According to Ookla, MTN suggested 3G should be shut down before 2G, as migrating 2G devices to 4G will take longer than moving from 3G.

“This presents a challenge, as MTN has the highest proportion of 3G samples in South Africa, (according to Speedtest data) at 6.35% in January 2024, compared to 3.4% for Vodacom and 3.3% for Telkom,” says the research firm.

Ookla’s Cell Analytics service availability maps show 2G and 3G remain prevalent in suburban and rural areas of major cities like Cape Town, Johannesburg and Pretoria.

“While South Africa leads SSA in 4G and 5G penetration, 3G is still widespread and offers a satisfactory experience for basic use cases, like checking the news. 2G is less relevant since it supports mainly voice services but occupies a valuable sub-1GHz spectrum, which could be repurposed for more efficient technologies,” says Yaici.

In light of this, the Department of Communications and Digital Technologies (DCDT) proposed a plan in 2022 to sunset 2G and 3G networks to free up spectrum for 5G and future technologies.

Initially, the plan aimed to shut down 2G and 3G networks by the end of June 2024 and March 2025, respectively.

The DCDT subsequently extended the deadlines twice to allow more time for the operators to prepare for the transition.

The most recent amendment was in February 2024, scheduling the phase-out to begin in June 2025 and conclude by the end of 2027. It will also include new spectrum auctions, likely to take place in 2024.

“The revised deadline seems to be more practical, but it still needs to be discussed with all the stakeholders to make sure the end-users and businesses don’t face any challenges during this transition. The DCDT will allow operators to choose which network to switch off first,” Yaici notes.

Legacy network reliance

The sunsetting of 2G and 3G networks is a global trend, led by developed countries, he adds. “It promises to bring benefits like faster data speeds, improved connectivity and more efficient spectrum usage.

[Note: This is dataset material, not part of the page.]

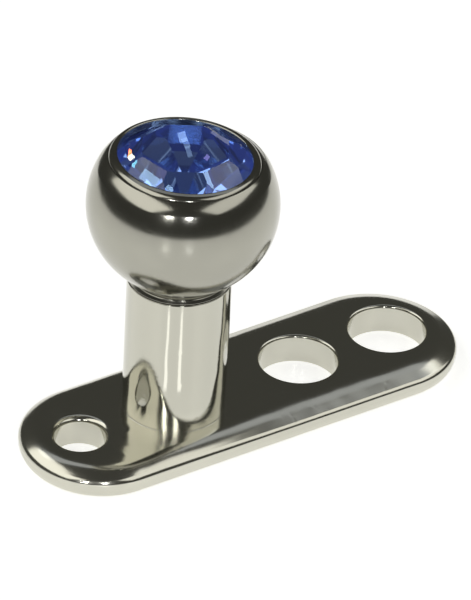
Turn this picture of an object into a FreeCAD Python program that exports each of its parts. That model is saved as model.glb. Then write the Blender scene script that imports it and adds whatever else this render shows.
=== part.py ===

“Yet, Sub-Saharan Africa trails in this transition because of the heavy reliance on legacy networks, the cost barrier to the operators and consumers, and the unequal distribution of new network infrastructure, especially in poorer regions.”

According to Yaici, 2G and 3G networks form the backbone of mobile communications for a large proportion of the population, enabling vital services such as voice and mobile money transactions.

“Operators thus face the challenge of investing in advanced network rollouts, while maintaining and even expanding their legacy networks to ensure everyone has access to communication services.”